→ AIM OF THE TASK: Identify the line that contains "bpy.data.objects.remove(obj)" in the material. Output it and every line after it, unchanged, through the end.

→ SUPPLIED MATERIAL:
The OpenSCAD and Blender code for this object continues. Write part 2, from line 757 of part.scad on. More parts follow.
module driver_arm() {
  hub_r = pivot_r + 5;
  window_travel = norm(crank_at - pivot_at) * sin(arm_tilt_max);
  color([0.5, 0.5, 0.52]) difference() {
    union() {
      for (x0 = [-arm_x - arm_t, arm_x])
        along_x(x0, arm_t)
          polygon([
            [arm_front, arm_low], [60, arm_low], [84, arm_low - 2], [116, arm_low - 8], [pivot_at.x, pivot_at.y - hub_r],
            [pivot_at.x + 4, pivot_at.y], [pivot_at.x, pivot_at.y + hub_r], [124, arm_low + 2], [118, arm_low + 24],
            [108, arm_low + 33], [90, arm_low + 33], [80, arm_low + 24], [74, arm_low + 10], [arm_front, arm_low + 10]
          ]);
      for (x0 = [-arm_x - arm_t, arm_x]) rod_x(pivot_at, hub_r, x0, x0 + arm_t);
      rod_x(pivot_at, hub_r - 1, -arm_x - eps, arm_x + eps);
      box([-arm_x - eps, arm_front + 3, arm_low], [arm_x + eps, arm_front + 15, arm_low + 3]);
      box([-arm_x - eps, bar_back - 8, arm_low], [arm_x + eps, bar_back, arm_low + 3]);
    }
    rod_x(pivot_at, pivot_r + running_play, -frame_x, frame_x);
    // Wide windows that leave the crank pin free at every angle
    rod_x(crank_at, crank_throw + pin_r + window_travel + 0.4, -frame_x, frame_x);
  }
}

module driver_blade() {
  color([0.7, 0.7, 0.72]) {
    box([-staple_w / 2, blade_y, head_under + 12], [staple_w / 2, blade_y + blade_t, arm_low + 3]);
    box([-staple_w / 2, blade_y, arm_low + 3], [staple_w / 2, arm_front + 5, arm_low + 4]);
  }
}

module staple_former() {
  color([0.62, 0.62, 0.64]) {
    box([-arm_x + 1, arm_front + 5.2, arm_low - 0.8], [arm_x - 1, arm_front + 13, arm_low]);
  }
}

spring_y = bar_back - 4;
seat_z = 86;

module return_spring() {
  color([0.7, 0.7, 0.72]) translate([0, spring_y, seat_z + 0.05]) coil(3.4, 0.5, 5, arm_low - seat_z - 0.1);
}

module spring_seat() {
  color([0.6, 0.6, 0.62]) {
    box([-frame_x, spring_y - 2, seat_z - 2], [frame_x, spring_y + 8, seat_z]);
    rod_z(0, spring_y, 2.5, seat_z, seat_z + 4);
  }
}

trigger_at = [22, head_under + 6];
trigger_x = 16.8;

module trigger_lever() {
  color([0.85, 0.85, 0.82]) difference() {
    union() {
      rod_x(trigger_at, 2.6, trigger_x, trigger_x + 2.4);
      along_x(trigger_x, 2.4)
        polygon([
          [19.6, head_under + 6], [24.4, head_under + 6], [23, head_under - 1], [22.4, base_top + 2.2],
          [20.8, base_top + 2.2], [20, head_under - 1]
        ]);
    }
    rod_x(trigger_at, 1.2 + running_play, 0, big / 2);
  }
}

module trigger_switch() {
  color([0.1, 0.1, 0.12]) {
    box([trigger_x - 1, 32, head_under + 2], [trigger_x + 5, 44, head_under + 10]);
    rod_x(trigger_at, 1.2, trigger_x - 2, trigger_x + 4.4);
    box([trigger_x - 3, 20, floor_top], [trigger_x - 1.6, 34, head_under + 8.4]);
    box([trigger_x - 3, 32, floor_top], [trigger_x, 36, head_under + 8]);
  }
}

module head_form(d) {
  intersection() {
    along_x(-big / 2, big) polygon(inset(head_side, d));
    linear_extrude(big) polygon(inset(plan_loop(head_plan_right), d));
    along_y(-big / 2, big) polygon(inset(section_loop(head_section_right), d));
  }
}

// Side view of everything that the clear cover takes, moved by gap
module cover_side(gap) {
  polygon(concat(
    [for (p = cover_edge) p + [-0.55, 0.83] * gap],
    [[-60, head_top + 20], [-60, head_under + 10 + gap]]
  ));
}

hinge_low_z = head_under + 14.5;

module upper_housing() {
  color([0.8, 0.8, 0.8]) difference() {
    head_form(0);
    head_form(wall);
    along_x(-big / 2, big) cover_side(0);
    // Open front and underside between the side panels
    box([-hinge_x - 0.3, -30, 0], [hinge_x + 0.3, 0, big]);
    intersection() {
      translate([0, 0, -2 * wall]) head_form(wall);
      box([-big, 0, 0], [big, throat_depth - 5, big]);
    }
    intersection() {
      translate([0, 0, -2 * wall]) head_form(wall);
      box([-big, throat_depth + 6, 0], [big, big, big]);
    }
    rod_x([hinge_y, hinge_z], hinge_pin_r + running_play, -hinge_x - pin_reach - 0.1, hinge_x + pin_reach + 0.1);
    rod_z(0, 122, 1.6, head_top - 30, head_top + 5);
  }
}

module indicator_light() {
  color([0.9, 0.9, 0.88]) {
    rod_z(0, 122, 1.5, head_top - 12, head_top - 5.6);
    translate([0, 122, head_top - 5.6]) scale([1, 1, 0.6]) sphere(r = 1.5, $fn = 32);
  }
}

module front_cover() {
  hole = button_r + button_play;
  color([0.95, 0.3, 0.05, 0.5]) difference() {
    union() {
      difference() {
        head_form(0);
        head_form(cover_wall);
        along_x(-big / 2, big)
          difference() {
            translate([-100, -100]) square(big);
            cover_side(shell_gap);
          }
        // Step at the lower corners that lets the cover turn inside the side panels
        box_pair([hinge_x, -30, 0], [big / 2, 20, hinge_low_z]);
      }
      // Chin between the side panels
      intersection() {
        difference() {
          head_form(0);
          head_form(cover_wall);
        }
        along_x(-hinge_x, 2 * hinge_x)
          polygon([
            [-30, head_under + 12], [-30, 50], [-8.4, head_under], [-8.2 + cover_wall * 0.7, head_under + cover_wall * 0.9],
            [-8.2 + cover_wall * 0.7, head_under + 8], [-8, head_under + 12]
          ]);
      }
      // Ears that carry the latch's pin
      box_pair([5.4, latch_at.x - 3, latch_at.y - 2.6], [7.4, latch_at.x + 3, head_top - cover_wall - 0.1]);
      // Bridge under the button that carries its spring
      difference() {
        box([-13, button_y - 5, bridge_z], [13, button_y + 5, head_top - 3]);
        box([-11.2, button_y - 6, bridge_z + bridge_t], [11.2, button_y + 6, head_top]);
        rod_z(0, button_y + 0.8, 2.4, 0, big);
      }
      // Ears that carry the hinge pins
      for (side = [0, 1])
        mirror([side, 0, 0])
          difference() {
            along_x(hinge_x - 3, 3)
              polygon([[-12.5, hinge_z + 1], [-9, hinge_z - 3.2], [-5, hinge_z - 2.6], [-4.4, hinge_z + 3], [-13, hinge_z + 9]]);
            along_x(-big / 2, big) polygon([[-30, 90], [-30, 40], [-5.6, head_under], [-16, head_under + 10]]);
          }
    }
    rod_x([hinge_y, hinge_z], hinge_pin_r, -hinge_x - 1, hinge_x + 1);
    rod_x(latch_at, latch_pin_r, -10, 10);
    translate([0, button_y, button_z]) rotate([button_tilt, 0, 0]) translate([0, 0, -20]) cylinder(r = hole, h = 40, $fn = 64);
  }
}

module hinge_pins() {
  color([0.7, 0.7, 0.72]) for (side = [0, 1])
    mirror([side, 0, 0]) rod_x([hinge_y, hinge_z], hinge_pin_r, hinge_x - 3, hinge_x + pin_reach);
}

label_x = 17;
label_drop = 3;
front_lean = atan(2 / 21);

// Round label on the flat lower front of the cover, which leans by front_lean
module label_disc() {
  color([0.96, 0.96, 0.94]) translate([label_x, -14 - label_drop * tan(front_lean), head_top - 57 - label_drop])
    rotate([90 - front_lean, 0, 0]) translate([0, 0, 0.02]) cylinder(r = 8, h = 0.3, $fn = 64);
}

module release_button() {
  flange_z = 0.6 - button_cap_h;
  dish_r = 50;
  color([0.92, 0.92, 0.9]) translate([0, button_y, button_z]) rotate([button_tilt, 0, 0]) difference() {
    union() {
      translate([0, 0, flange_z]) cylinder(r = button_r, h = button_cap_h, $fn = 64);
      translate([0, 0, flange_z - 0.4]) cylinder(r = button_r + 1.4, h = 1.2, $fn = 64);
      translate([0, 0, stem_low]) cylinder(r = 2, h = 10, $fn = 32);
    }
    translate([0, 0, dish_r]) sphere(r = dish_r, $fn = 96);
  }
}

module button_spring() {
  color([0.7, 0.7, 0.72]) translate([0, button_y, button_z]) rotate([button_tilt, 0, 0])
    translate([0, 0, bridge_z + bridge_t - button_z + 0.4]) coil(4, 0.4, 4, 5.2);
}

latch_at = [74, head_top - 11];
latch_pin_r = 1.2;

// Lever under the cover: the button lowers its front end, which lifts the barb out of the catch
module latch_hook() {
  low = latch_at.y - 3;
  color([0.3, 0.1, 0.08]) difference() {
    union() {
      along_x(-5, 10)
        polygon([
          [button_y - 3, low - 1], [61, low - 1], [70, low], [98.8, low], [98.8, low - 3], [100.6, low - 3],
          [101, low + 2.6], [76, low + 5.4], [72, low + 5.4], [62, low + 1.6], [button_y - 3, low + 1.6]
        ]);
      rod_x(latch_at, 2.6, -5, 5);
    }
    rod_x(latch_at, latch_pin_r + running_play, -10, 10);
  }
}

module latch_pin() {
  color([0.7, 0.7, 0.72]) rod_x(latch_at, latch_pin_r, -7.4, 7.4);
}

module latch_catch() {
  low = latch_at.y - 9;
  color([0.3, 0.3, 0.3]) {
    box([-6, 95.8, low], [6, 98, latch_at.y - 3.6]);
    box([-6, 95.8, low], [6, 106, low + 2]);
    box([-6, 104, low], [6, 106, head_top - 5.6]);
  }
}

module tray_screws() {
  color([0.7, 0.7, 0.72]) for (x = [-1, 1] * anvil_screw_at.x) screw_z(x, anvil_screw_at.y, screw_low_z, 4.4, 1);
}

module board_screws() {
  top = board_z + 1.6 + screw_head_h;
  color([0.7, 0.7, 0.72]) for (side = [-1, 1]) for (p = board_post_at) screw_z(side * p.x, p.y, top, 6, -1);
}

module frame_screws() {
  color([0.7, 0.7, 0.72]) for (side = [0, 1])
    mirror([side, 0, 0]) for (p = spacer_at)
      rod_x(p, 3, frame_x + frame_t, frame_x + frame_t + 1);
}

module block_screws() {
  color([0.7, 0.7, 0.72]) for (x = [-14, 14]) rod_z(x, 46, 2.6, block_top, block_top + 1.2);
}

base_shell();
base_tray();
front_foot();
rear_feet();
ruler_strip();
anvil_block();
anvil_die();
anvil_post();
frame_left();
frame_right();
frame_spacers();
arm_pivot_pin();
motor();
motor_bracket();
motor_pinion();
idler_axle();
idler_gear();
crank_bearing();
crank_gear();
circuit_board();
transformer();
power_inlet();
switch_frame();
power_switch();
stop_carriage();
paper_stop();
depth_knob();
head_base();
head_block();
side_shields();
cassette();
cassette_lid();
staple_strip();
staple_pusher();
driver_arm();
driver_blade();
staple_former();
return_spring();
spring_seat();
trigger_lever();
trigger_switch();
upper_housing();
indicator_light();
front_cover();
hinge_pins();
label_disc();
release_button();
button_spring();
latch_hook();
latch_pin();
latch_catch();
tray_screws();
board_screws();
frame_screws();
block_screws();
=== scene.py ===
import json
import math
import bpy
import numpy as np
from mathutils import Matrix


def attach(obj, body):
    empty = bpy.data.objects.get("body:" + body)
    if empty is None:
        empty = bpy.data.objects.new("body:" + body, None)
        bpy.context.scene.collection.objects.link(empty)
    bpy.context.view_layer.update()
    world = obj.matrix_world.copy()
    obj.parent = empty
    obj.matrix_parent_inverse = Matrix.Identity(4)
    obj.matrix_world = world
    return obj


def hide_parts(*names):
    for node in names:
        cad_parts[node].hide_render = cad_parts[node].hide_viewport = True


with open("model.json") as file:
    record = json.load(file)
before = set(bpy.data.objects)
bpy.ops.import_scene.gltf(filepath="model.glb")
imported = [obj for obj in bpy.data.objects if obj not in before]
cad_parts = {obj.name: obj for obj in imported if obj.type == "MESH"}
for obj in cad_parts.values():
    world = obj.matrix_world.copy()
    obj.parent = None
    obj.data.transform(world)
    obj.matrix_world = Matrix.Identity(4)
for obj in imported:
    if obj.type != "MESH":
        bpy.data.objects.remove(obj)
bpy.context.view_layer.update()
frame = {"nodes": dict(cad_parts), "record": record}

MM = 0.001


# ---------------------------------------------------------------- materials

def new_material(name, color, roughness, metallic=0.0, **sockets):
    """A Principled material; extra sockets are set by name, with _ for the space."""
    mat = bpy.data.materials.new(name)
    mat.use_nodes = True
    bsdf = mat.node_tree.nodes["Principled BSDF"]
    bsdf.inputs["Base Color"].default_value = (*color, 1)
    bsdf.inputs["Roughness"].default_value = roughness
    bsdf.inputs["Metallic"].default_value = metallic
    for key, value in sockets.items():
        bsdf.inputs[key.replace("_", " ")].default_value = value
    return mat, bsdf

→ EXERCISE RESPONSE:
        bpy.data.objects.remove(obj)
bpy.context.view_layer.update()
frame = {"nodes": dict(cad_parts), "record": record}

MM = 0.001


# ---------------------------------------------------------------- materials

def new_material(name, color, roughness, metallic=0.0, **sockets):
    """A Principled material; extra sockets are set by name, with _ for the space."""
    mat = bpy.data.materials.new(name)
    mat.use_nodes = True
    bsdf = mat.node_tree.nodes["Principled BSDF"]
    bsdf.inputs["Base Color"].default_value = (*color, 1)
    bsdf.inputs["Roughness"].default_value = roughness
    bsdf.inputs["Metallic"].default_value = metallic
    for key, value in sockets.items():
        bsdf.inputs[key.replace("_", " ")].default_value = value
    return mat, bsdf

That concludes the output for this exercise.